----- DATA SECTION -----

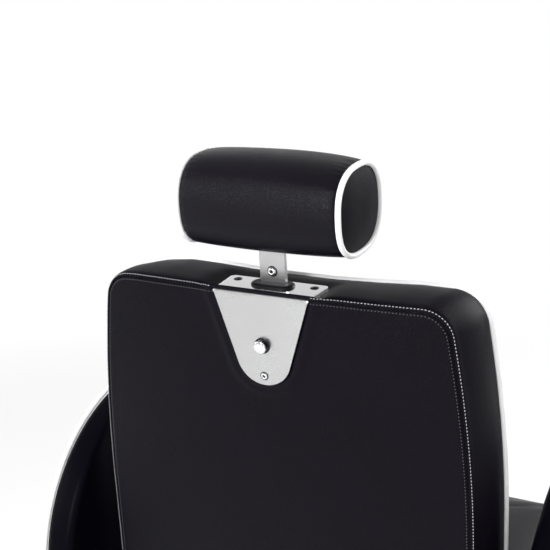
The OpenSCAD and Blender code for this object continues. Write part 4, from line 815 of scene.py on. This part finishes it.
# the push button, in mm: its distance below the plate's edge, three radii and two heights over the back's face
button = dict(place=67, rim=10.4, neck=6.4, barrel=8.5, low=7.9, top=12.3)
rim, neck, barrel, low, top = (button[key] for key in ("rim", "neck", "barrel", "low", "top"))
onButton = onDrop(button["place"])
rimProfile = [(r, dropFace + h) for r, h in ((8.2, -1), (9.8, -0.3), (rim, 0.3), (rim, 1.2), (10.1, 1.6),
                                             (9.6, 1.7), (9.0, 1.4), (8.9, 0.05), (6.6, -0.1))]
shadeNeckProfile = [(3, -8.2), (neck, -8.0), (neck, low + 0.2), (3, low + 0.4)]
barrelProfile = [(3, low), (barrel - 0.3, low), (barrel, low + 0.3), (barrel, top - 2.4),
                 (barrel - 0.15, top - 2.0), (3, top - 1.6)]
faceProfile = [(3, top - 2.2)]
faceProfile += [(barrel - 1.9 + 1.95 * math.cos(q), top - 2.2 + 1.75 * math.sin(q))
                for q in np.linspace(0, 1.35, 8)]
faceProfile += [(r, top - 0.42 * (r / 6.5) ** 2) for r in (5.2, 3.6, 2.0, 0.6)]
# only the button's face is chrome: its rim, its black neck and its barrel are dark, painted shade and painted
# dark reflection on its sides
turned("buttonRim", rimProfile, onButton, paintedShadeSteel, "back", ["button_bush"])
turned("buttonShadeNeck", shadeNeckProfile, onButton, blackPlastic, "button", [])
turned("buttonBarrel", barrelProfile, onButton, paintedShadeSteel, "button", ["release_button"])
turned("buttonFace", faceProfile, onButton, mirrorChrome, "button", [])


def buildScrew(name, r, height, socket, place):
    # a button head with a six-sided socket: rings blend from round to hexagon as they go in
    a = np.linspace(0, 2 * pi, 48, endpoint=False)
    hexagon = math.cos(pi / 6) / np.cos((a + pi / 6) % (pi / 3) - pi / 6)
    rows = [(r * share, height * up, 0)
            for share, up in ((0.985, 0.34), (0.93, 0.60), (0.80, 0.86), (0.66, 0.97))]
    rows = [(r * 0.99, -0.6, 0), (r, 0.25, 0)] + rows + [
        (socket * 1.32, height, 0), (socket * 1.22, height - 0.05, 0.6), (socket * 1.1, height - 0.5, 1),
        (socket * 1.06, height - 2.2, 1), (socket * 0.4, height - 2.5, 0.5)]
    r, h, share = np.array(rows).T[..., None]
    r = r * (1 - share + share * hexagon)
    rings = place(r * np.cos(a), r * np.sin(a), h)
    return outward(ringStack(name, rings, place(0.0, 0.0, -0.6), place(0.0, 0.0, height - 2.6)))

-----

▶ WHAT YOU WILL DO
Filter the data for the string "from" and copy every line that has it.

▶ RESPONSE TO THE EXERCISE
The OpenSCAD and Blender code for this object continues. Write part 4, from line 815 of scene.py on. This part finishes it.
    # a button head with a six-sided socket: rings blend from round to hexagon as they go in